The pieces highlight the suffocation of society and the closed walls and boundaries people are prone to support. However, the jali also plays a dual function in his collection aesthetically and conceptually. On paper, the design and the burnt sienna and sepia colours are soothing and captivating, yet it is most definitely in the way, it constricts the viewer to the center piece. It provides protection yet congestion; perhaps a parallel could be drawn here with the way many Pakistani women dress.
Filigree designs juxtaposed with mudra movements encompass another artistic symbolism in the collection, similar to the conflicting personality of the jali. Henri Souffay explained that by combining the static designs with the elegant flow of hands the pieces narrate different moods and movements. These pieces are exceptionally interesting because even though it has been executed so precisely with pen and ink, there is still a large extent of continuity with the pose of the fingers and reflections of light and dark. The trend of personal interpretation lies within all of his paintings, sometimes the pieces are inclined towards politics which gives the collection a taste of politically flavoured art, and at other times his art work is more mythical and immersed in eastern beauty.
The artist has been residing in Pakistan since 1974 as he was primarily a French literary teacher at the Alliance' Francaise. The current collection features his work from the 90s till 2010, developing from black and white to the soft pastels and intricate patterns. Having experienced the array of political instability and the parties which have come to power since the 70s, his earlier work (which is placed chronologically on one wall at the Art Chowk Gallery) exudes danger, coldness and suffocation, these emotions are undoubtedly related to the artist's expressiveness over the political conditions sweeping up the country since the 70s. 'Aria', 'Deep Inside', 'The River' and a handful of other black and white paintings have many dark gestures which the viewer can gather many interpretations from. The broken glass, the remedial fragmented walls, iron bars, small spaces and ofcourse cages, enhances the critical conditions the paintings speak of through the glass frames. Even the titles themselves give away the inner turmoil of the pen and ink paintings. 'The House Within' is another painting venturing on the haunting and ghostly mood of some of his art work. The incomplete theme combined with the wild bushes and spiralling bare trees is a contrast of the inner self meeting the outer self. 'The House' could represent many ideas, but quite literally the painting unravels to speak of the exterior self which humans present to society, and the inner self which is incomplete and insecure which we hide from society. There are clearly many themes and ideologies which run through the entire collection, bearing in mind the paintings have been done over many years. Yet the stone bricks prevail over the collection. It should be noted that Henri Souffay's style and the degree of attention he pays to the stone walls is the reason why many of his paintings can be termed narrative. The flow contrasted with the precise details is a prominent ingredient apparent in the success of the collection.

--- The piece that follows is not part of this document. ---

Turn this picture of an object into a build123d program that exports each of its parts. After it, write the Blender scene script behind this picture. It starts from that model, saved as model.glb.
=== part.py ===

I was intrigued to ask Henri Souffay, whom being an avid drawer since the age of 5, about his fascination with architecture. The artist explained that all the buildings, Humayun's tomb, the Multan fort, Mohatta Palace and the Taj Mahal resemble an era where craftsmanship and heritage is so different to the different civilisations in the past. By being magnetically drawn to stone buildings, the artist finds a way to make these large, magnificent and even imposing structures appear delicate. The soft colours and the insertion of sitars, peacocks and flowers bring out an almost fairytale aspect. They seem to be quite possibly out of a dream rather than mirror real life.
'Dreams of Stones' is an exhibition which gives viewers a little journey across the artist's mind. The storm throttled painting of 'The Five Continents' can be contrasted to the peaceful and serene depictions of the Taj Mahal. There are so many commentaries made by the artist aided by the skill through his paintings that it is almost his own life's story since 1995. However, his fervor and fascination for eastern heritage is something that will make any Pakistani smile and feel proud of what our land has to offer artistically.